Rosen, 46, has spent much of his life building that demand. Like his brother, he grew up in the original Brooklyn restaurant. His first job was wiping counters and setting out paper doilies on which to display cheesecakes, danishes and other baked goods. After graduating from Cornell’s School of Hotel Administration, he joined the family firm full-time. During his life, Junior’s has expanded from one restaurant to four and created a large mail-order business that ships cheesecakes around the country and the globe to locations as far-flung as Dubai and Japan.

In 1995, Junior’s signed a contract with QVC to sell its baked goods over the cable shopping network. Rosen appears on camera on QVC about 50 times a year, selling a total of 150,000 or more cakes, mostly cheesecakes. One of the benefits of the Jersey move for Rosen, who lives with his wife in Great Neck, New York, is that the new facility is just an hour’s drive from QVC’s studio in West Chester, Pennsylvania. Rosen turned an office in the new plant into a bedroom for days when he has to work late or drive to QVC.

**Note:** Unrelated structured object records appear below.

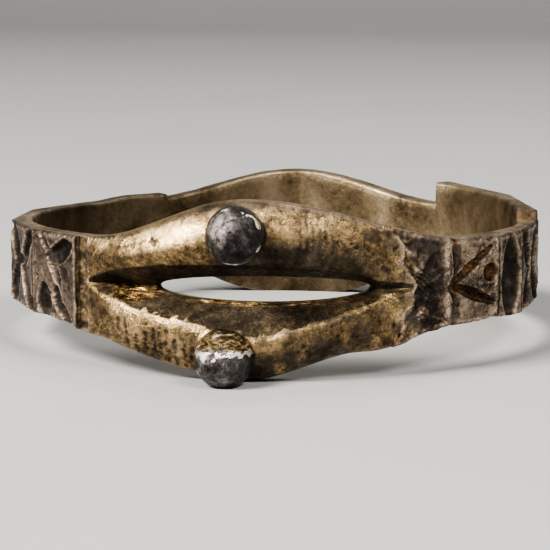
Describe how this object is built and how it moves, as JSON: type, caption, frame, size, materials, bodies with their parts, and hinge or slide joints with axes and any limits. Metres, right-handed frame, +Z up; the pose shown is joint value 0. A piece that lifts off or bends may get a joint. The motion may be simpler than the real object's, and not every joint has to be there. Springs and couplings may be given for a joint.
{
  "type": "finger ring",
  "caption": "Old silver finger ring, its band split at the front into arched branches that carry round pellets, with carved square panels on the shoulders and a plain back plate.",
  "frame": {"origin": "centre of the part's bounding box, on the plane the ring lies on", "axes": "+Z up through the finger hole, the bezel faces -Y, +X to the right of the bezel seen from outside"},
  "size_m": [0.0218, 0.0238, 0.0068],
  "materials": {
    "gilt_silver": "aged silver with brown-gold remains of gilding, satin, scratched and pitted, dark in the carving",
    "grey_silver": "dark grey tarnished silver, worn bright in spots"
  },
  "bodies": {
    "root": {"band": "gilt_silver", "upper_pellet": "grey_silver", "lower_pellet": "grey_silver"}
  },
  "joints": []
}
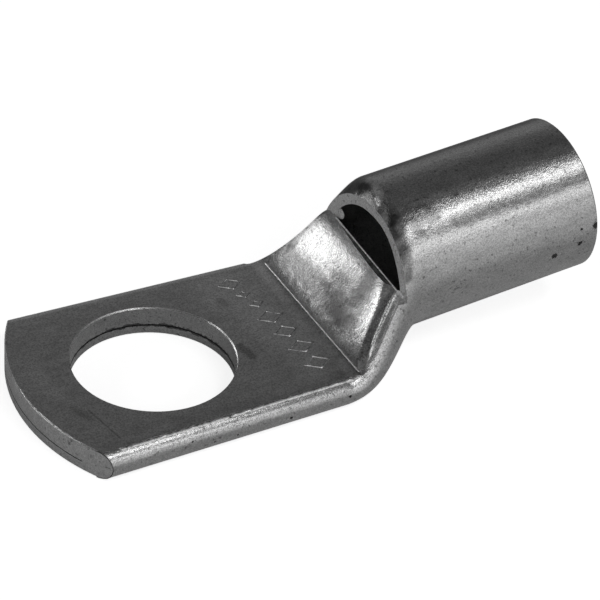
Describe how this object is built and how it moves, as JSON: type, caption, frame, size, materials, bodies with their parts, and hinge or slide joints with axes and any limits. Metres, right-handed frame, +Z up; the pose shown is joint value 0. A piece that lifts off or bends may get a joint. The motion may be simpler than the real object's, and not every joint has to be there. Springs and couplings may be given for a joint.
{
  "type": "terminal lug",
  "caption": "Tube lug: a tinned copper tube with one end pressed flat and punched for a stud, the other end left round to take a cable.",
  "frame": {"origin": "centre of the stud hole, on the underside of the palm", "axes": "+Z up out of the palm's top face, along the stud; +X from the stud hole toward the cable end; +Y across the palm"},
  "size_m": [0.0627, 0.0254, 0.0194],
  "materials": {
    "tinned_copper": "dull electro-tinned copper, slightly mottled, with small pits"
  },
  "bodies": {
    "root": {"lug": "tinned_copper"}
  },
  "joints": []
}
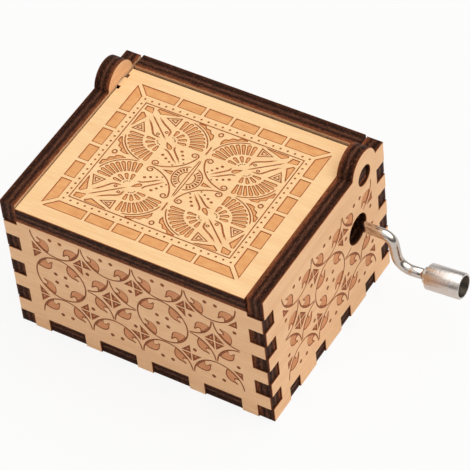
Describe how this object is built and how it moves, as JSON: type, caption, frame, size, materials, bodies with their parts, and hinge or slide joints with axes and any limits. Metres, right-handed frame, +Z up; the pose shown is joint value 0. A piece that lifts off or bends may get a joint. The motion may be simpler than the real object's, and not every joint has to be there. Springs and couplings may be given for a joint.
{
  "type": "hand-cranked music box",
  "caption": "Small finger-jointed plywood music box with a hinged engraved lid, a side crank with a turning knob, and a pinned-drum comb movement inside.",
  "frame": {"origin": "centre of the case's underside, on the surface it stands on", "axes": "+Z up, -Y towards the front, +X towards the crank"},
  "size_m": [0.0886, 0.0512, 0.042],
  "materials": {
    "birch_ply": "laser-cut birch plywood, bare, with scorched edges",
    "birch_ply_lid": "laser-engraved birch plywood, bare, with scorched edges",
    "die_cast_zinc": "matt die-cast zinc",
    "spring_steel": "ground spring steel",
    "zinc_plated_steel": "zinc-plated steel",
    "lead": "dull grey lead",
    "brass": "bright brass",
    "bronze": "sintered bronze",
    "acetal": "off-white moulded plastic",
    "nickel_plate": "polished nickel plate on steel"
  },
  "bodies": {
    "case": {"bottom_panel": "birch_ply", "front_panel": "birch_ply", "back_panel": "birch_ply", "left_panel": "birch_ply", "right_panel": "birch_ply", "bedplate": "die_cast_zinc", "bed_screws": "zinc_plated_steel", "front_drum_bracket": "zinc_plated_steel", "rear_drum_bracket": "zinc_plated_steel", "inner_bearing_block": "die_cast_zinc", "outer_bearing_block": "die_cast_zinc", "shaft_bushes": "bronze", "bracket_screws": "zinc_plated_steel", "comb": "spring_steel", "tuning_weights": "lead", "comb_strap": "brass", "comb_screws": "zinc_plated_steel"},
    "lid": {"lid": "birch_ply_lid"},
    "drum": {"drum_tube": "brass", "drum_pins": "spring_steel", "drum_cap": "acetal", "drum_gear": "acetal", "drum_arbor": "spring_steel", "arbor_clips": "spring_steel"},
    "crank": {"crank": "nickel_plate", "worm": "brass", "grip_washer": "nickel_plate", "knob_end_washer": "nickel_plate"},
    "knob": {"knob_sleeve": "nickel_plate"}
  },
  "joints": [
    {"name": "lid_hinge", "type": "hinge", "parent": "case", "child": "lid", "pos_m": [0, 0.0168, 0.0354], "axis": [-1, 0, 0], "range_deg": [0, 130]},
    {"name": "crank_turn", "type": "hinge", "parent": "case", "child": "crank", "pos_m": [0.004, 0.014, 0.02275], "axis": [1, 0, 0], "continuous": true},
    {"name": "drum_turn", "type": "hinge", "parent": "case", "child": "drum", "pos_m": [0.004, 0.014, 0.01445], "axis": [0, 1, 0], "continuous": true},
    {"name": "knob_spin", "type": "hinge", "parent": "crank", "child": "knob", "pos_m": [0.04081, 0.014, 0.01415], "axis": [0.9962, 0, 0.0872], "continuous": true}
  ],
  "couplings": [
    {"joint": "drum_turn", "follows": "crank_turn", "ratio": -0.041667}
  ]
}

Rosen began shopping for a larger facility in 2012. He considered Carlstadt, but didn’t find exactly what he needed until last year, when Mother’s Kitchen, which bakes cheesecakes for Buffalo-based Rich Products Corporation, moved from Burlington to Texas. Out-of-state corporations often seek tax abatements or other incentives to relocate to New Jersey, but not Junior’s.

“We didn’t even ask,” he says. “This facility presented itself, and we jumped at the opportunity. I just wanted to get it done.”

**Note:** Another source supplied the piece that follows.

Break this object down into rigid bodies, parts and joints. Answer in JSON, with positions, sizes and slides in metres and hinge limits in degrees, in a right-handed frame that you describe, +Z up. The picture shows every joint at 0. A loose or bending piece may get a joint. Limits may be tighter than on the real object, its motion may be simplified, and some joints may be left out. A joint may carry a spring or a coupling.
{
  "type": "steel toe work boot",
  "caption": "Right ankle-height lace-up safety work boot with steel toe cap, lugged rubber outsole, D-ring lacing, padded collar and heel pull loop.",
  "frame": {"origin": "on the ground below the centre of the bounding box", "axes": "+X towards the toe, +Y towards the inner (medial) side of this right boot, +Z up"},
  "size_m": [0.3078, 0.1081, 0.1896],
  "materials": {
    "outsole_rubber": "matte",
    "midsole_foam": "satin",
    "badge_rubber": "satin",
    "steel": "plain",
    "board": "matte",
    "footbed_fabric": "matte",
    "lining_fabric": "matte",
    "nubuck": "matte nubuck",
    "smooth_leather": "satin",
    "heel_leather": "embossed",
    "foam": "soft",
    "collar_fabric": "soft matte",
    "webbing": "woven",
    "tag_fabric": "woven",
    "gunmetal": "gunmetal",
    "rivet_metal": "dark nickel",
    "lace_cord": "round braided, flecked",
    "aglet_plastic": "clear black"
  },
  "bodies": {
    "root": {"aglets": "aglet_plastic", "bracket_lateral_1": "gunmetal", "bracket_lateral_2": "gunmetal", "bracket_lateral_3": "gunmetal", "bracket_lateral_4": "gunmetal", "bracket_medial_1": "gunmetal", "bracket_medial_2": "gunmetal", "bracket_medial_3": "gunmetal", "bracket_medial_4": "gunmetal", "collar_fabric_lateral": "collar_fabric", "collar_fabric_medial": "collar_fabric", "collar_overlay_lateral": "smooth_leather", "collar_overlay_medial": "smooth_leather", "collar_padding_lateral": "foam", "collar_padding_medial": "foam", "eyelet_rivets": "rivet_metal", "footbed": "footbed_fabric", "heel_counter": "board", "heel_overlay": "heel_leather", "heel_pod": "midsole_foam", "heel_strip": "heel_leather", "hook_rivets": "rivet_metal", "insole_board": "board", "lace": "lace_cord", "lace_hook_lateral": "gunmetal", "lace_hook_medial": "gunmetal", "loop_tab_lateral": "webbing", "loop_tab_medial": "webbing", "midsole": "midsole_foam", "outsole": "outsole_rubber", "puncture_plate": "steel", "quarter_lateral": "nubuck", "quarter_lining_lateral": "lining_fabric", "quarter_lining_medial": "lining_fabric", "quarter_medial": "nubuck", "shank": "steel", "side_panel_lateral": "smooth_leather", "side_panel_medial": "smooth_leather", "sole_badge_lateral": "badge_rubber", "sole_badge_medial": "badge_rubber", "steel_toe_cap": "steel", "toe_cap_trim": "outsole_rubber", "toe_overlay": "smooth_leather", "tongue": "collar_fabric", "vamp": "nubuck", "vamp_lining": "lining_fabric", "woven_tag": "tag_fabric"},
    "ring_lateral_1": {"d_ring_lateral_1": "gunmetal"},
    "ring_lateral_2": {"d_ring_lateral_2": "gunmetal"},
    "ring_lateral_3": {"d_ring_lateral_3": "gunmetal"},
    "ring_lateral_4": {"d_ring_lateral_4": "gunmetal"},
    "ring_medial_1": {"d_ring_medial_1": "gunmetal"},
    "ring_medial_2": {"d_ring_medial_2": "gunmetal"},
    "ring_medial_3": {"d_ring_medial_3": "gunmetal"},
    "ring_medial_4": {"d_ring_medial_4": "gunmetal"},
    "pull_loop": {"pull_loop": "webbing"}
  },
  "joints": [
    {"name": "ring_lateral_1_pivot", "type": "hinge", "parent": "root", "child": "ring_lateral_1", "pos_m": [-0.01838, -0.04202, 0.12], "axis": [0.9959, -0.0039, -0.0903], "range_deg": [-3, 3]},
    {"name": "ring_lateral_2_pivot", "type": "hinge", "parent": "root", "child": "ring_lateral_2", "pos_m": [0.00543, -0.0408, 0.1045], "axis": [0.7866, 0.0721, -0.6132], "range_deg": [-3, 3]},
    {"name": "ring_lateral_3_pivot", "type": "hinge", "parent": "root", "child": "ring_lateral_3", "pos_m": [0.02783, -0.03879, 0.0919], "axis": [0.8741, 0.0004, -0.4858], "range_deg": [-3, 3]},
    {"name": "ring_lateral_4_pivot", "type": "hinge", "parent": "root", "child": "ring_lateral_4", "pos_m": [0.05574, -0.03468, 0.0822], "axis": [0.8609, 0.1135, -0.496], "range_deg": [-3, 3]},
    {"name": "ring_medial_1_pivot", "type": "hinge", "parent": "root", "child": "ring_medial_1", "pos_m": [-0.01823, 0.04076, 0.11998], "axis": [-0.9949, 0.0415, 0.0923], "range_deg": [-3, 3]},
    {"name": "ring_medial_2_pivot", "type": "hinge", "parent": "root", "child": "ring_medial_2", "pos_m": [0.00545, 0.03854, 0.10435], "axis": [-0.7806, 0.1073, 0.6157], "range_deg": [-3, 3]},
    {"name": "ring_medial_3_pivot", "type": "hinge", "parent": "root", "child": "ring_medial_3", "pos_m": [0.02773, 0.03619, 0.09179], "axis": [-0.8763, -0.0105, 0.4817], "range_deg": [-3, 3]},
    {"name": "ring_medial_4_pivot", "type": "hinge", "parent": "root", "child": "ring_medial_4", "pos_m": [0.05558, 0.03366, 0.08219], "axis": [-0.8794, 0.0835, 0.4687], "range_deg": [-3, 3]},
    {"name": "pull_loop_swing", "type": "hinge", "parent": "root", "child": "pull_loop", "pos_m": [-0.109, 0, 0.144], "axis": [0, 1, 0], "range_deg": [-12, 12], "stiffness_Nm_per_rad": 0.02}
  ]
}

About 20 people who worked in the old bakery in Maspeth, Queens, moved to Burlington, where Junior’s hired about 65 local workers to bring the staff to about 85.

The cheesecakes are baked the same way as ever. Apart from chocolate swirl, strawberry, or other embellishments, the only ingredients in the classic version (still the best seller) are Philadelphia brand cream cheese (about 40,000 pounds per week), heavy cream, eggs, vanilla and sugar. The ingredients are mixed in motorized vats that are gentle giants—able to blend the makings without adding air, so the cake comes out uniformly dense. The batter is pumped into springform pans placed on large, shallow trays filled with an inch of water. The water bath, as it’s called, creates humidity for even baking without scorching.

Each oven has nine rotating tiers holding 50 cheesecakes each. During the hour or more of baking, a worker checks the color. “Some people think cheesecakes should be white like a sheet of paper,” Rosen says. “I think they should be golden brown, like something that was actually baked in an oven.”

Afterwards, each oven’s 450 cakes cool for two to three hours before being boxed and frozen for shipment. The big question for fans is, how do Burlington cheesecakes compare with those from Queens and the Flatbush Avenue second floor?

“If anything,” says Rosen, “the quality of our cakes is better.” With nine ovens on line, “the cold batter goes directly into the oven and doesn’t have to wait and get a skin on top.”

Ever vigilant, Rosen likes to quote his father, Walter, who no doubt heard the same cautionary advice from his father, Harry: “It takes years to earn a reputation and only moments to lose it.”